2)大きな研究室の片隅で、1)のような研究を何らかの形で行いつつ、大きな研究室のメインテーマにも貢献する
1)のようなテーマを直接やっているわけではないが、高額機器の利用など研究手法に共通性がある財政基盤のしっかりしたラボの片隅で、研究を行う。そのなかで、1)のような研究を追求していく。
 
3)大きな研究室のテーマに直接、私の経験を導入する
それでもだめなら、私自身の研究は諦めて、大きな研究室のテーマに直接、私の経験を導入する(年寄りの助教)というような立場であっても構わないと思っています。そのかたわら、 例えば、Computational Biology日本版AAASの立ち上げや、機会があったら本などの執筆などもしてみたいとも思っています。
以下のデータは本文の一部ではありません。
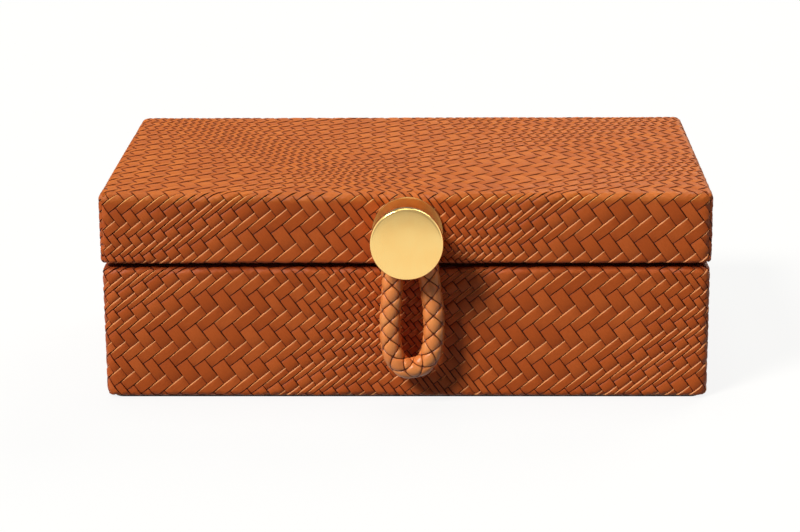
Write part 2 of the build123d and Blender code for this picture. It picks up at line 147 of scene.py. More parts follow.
def straight_braid(length):
    """The braid laid out along Z: points, quads, each quad's strand and each point's height.

    p counts the strands of one way round the cord and q those of the other. Each place where two
    strands cross is one cell of the surface, and the strand on top changes from cell to cell. The
    half added to p + q makes a row of cells face forwards."""
    points, quads, owners, heights = [], [], [], []
    around = 2 * STRANDS_EACH_WAY
    lines = np.array(STRAND_LINES)
    cell_quads = grid_quads(len(lines), len(lines))
    across = np.sqrt(1 - np.abs(2 * lines - 1) ** STRAND_SQUARENESS)
    along = 1 - STRAND_ARCH * np.abs(2 * lines - 1) ** STRAND_DIVE
    along[[0, -1]] = 0
    height = np.outer(across, along)
    for column in range(around):
        for row in range(column % 2, CROSSING_ROWS + 1, 2):
            first_p = (column - row) // 2
            first_q = (column + row) // 2
            p, q = np.meshgrid(first_p + lines, first_q + lines, indexing="ij")
            rise = height.T if column % 2 else height
            radius = (GROOVE_RADIUS + STRAND_RISE * rise).ravel()
            turn = (2 * pi * (p + q + 0.5) / around).ravel()
            z = (np.clip((q - p) / CROSSING_ROWS, 0, 1) * length).ravel()
            quads.extend(len(points) + cell_quads)
            points.extend(zip(radius * np.cos(turn), radius * np.sin(turn), z))
            heights.extend(rise.ravel())
            strand = STRANDS_EACH_WAY + first_q if column % 2 else first_p
            strand = strand % STRANDS_EACH_WAY + STRANDS_EACH_WAY * (column % 2)
            owners.extend([strand] * len(cell_quads))
    return points, quads, owners, heights


def join_cells(piece):
    """Welds the braid's cells into one closed skin and keeps the grooves between them crisp."""
    work = bmesh.new()
    work.from_mesh(piece.data)
    bmesh.ops.remove_doubles(work, verts=work.verts, dist=STRAND_WELD)
    bmesh.ops.dissolve_degenerate(work, edges=work.edges, dist=STRAND_WELD)
    bmesh.ops.holes_fill(work, edges=[edge for edge in work.edges if edge.is_boundary], sides=0)
    for edge in work.edges:
        edge.smooth = edge.calc_face_angle_signed(0) > -STRAND_GROOVE
    work.to_mesh(piece.data)
    work.free()


def set_layer(piece, name, domain, values):
    """Gives each point or face of a piece a number, for its material to read."""
    layer = piece.data.attributes.new(name, "FLOAT", domain)
    layer.data.foreach_set("value", np.array(values, np.float32))


def node_tools(tree):
    """Short ways to add a node to a tree and to feed the inputs of one that is there.

    A shader node's kind goes without its ShaderNode prefix. Inputs come as a dict of sockets: a
    plain value is set, an output is linked, and a node stands for its first output in use."""

    def feed(node, inputs):
        for key, value in inputs.items():
            if isinstance(value, bpy.types.Node):
                value = next(output for output in value.outputs if output.enabled)
            if isinstance(value, bpy.types.NodeSocket):
                tree.links.new(value, node.inputs[key])
            else:
                node.inputs[key].default_value = value
        return node

    def add(kind, inputs=None, **settings):
        made = tree.nodes.new(kind if "Node" in kind else "ShaderNode" + kind)
        for key, value in settings.items():
            setattr(made, key, value)
        return feed(made, inputs or {})

    return add, feed


def geometry_tree(name, sockets):
    """A new Geometry Nodes tree with its group input, which has these (name, kind) sockets."""
    tree = bpy.data.node_groups.new(name, "GeometryNodeTree")
    for label, kind in [("Geometry", "Geometry"), *sockets]:
        tree.interface.new_socket(label, in_out="INPUT", socket_type="NodeSocket" + kind)
    tree.interface.new_socket("Geometry", in_out="OUTPUT", socket_type="NodeSocketGeometry")
    add, _ = node_tools(tree)
    return tree, add("NodeGroupInput"), add


def end_tree(add, geometry, material):
    """Ends a tree: its instances are made real and it all gets one material."""
    realized = add("GeometryNodeRealizeInstances", {0: geometry})
    dressed = add("GeometryNodeSetMaterial", {"Geometry": realized, "Material": material})
    add("NodeGroupOutput", {0: dressed})


def follow_route_tree():
    """Bends a piece laid out along Z onto a route that lies in an upright plane facing Y."""
    sockets = [("Route", "Object"), ("Laid Out Length", "Float"), ("Leather", "Material")]
    tree, given, add = geometry_tree("braid follows route", sockets)
    route = add("GeometryNodeObjectInfo", {"Object": given.outputs["Route"]})
    part = add("SeparateXYZ", {0: add("GeometryNodeInputPosition")})
    length = given.outputs["Laid Out Length"]
    share = add("Math", {0: part.outputs["Z"], 1: length}, operation="DIVIDE")
    on_route = {"Curves": route.outputs["Geometry"], "Factor": share}
    sample = add("GeometryNodeSampleCurve", on_route, mode="FACTOR", use_all_curves=True)
    out = add("VectorMath", {0: (0, 1, 0), 1: sample.outputs["Tangent"]}, operation="CROSS_PRODUCT")
    shift_out = add("VectorMath", {0: out, "Scale": part.outputs["X"]}, operation="SCALE")
    shift_side = add("CombineXYZ", {"Y": part.outputs["Y"]})
    moved_out = add("VectorMath", {0: sample.outputs["Position"], 1: shift_out})
    moved = add("VectorMath", {0: moved_out, 1: shift_side})
    placed = {"Geometry": given.outputs["Geometry"], "Position": moved}
    end_tree(add, add("GeometryNodeSetPosition", placed), given.outputs["Leather"])
    return tree


def run_tree(piece, tree, **values):
    """Runs a tree on a piece, with its named inputs set by identifier, and keeps a plain mesh."""
    modifier = piece.modifiers.new("tree", "NODES")
    modifier.node_group = tree
    for item in tree.interface.items_tree:
        key = item.name.replace(" ", "_").lower()
        if item.in_out == "INPUT" and key in values:
            modifier[item.identifier] = values[key]
    return plain_mesh(piece)


def shader(name):
    """A new material, its surface node, and short ways to add nodes and feed them."""
    material = bpy.data.materials.new(name)
    material.use_nodes = True
    return material, material.node_tree.nodes["Principled BSDF"], *node_tools(material.node_tree)


def ramp(add, reading, stops):
    """A colour ramp with these (place, colour) stops."""
    made = add("ValToRGB", {"Fac": reading})
    elements = made.color_ramp.elements
    while len(elements) < len(stops):
        elements.new(0.5)
    for element, (place, colour) in zip(elements, stops):
        element.position = place
        element.color = (*colour, 1)
    return made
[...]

ウェットなラボを事実上持たず、私立大学の講義を担当するだけのようなポストでも構わないです。
 
4)意欲ある若手研究者に独立させ、私を名目上のリーダーとしてもらう
日本ですと、若手研究者が例えば十分な論文数がなかったりして、独立して自分の研究を行うことがまだ難しい部分があると思います。そういう場合、私を名目上のリーダーとして担ぎ上げ、そういう若手研究者に自由にやってもらうという講座的なラボ形態を作ることも可能だと思っています(例、私が教授で、若手が助教など)。日本では、こういう都合のよい話をして若手研究者をだます教授が多いのも事実だと思います。でも、私は独立問題ではいろいろ苦労してきましたら、こういう部分はとても理解があることは間違いないです。ただ、あまりに分野が違うと難しいとは思いますが。。
 
5)民間
私は、アカデミアではなく、民間にもとても興味があります。企業の研究アドバイザーみたいな感じのポスト、ヴェンチャーの立ち上げ、教育産業、いろいろ興味はあります。そういうポストに応募もしてきましたが、返事もくれないというケースがほとんどです。
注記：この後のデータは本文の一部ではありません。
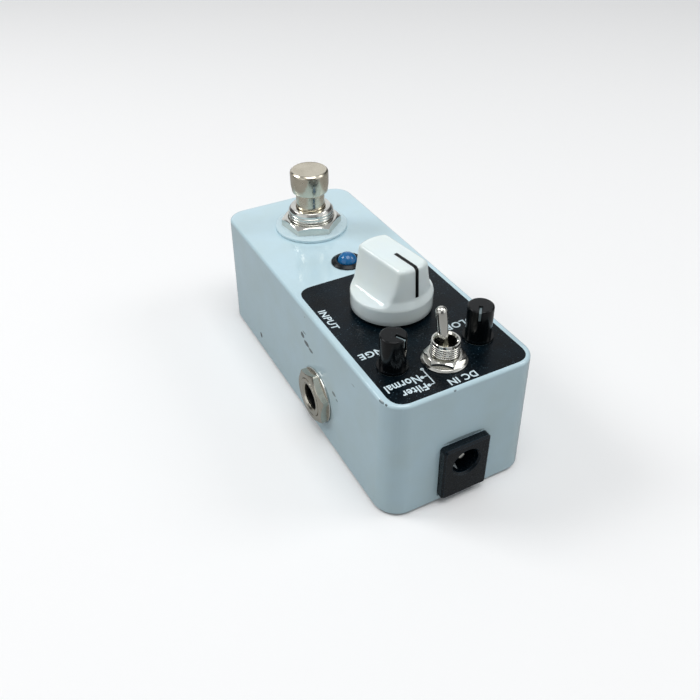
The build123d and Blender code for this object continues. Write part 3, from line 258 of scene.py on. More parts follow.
@dataclass(frozen=True)
class Mark:
    """One scuff or chip in the enamel, in millimetres.

    Attributes:
        at: Centre of the mark.
        size: Its radius.
        stretch: How far it is drawn out along each axis.
        strength: How dark it is, from 0 to 1.
    """

    at: Point
    size: float
    stretch: Point = (1.0, 1.0, 1.0)
    strength: float = 0.85


@dataclass(frozen=True)
class Finish:
    """What one kind of surface looks like.

    Attributes:
        name: The material's name.
        colour: Display colour, 0 to 255.
        second: The colour that it drifts to in patches.
        rough: Lowest and highest roughness.
        metallic: 0 for a plain surface, 1 for metal.
        scale: Size of the grain, in cells for each metre.
        bump: Height of the grain, in metres.
        coat: Share of a clear coat.
        clear: Share of light that passes through.
        milky: Share of light scattered below the surface.
        worn: How much bare edge shows.
        bare: Colour of a rubbed edge.
        dusty: How strong the specks are.
        speck: Colour of the specks.
        lift: Specular level.
        marks: Scuffs and chips.
    """

    name: str
    colour: tuple[int, int, int]
    second: tuple[int, int, int]
    rough: tuple[float, float] = (0.3, 0.4)
    metallic: float = 0.0
    scale: float = 900.0
    bump: float = 0.0
    coat: float = 0.0
    clear: float = 0.0
    milky: float = 0.0
    worn: float = 0.0
    bare: tuple[int, int, int] = (200, 198, 190)
    dusty: float = 0.0
    speck: tuple[int, int, int] = (150, 160, 165)
    lift: float = 0.5
    marks: tuple[Mark, ...] = ()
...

最近も慶應医学賞を受賞されたHuman Cell Atlas, scRNAseqで有名なMITのAviv Regevさん(PhDです)は、MITを辞めて、Genentechの首脳に就任しました。

Genentech: Press Releases | Changes to the Roche Enlarged Corporate Executive Committee

私もscRNAseqや抗体医薬の知識を持っていますし、日経バイオテクに記事を書いています。

 

場所は日本国内でしたらどこでもよいです(北海道から沖縄まで)。海外での生活はもう十分ですし、日本のために貢献したいのです。

よく中国はどうか、と聞かれるのですが、私の場合、どうしても香港やウイグルなどの問題など、国家体制についての議論をしたくなってしまうので、無理だと考えています。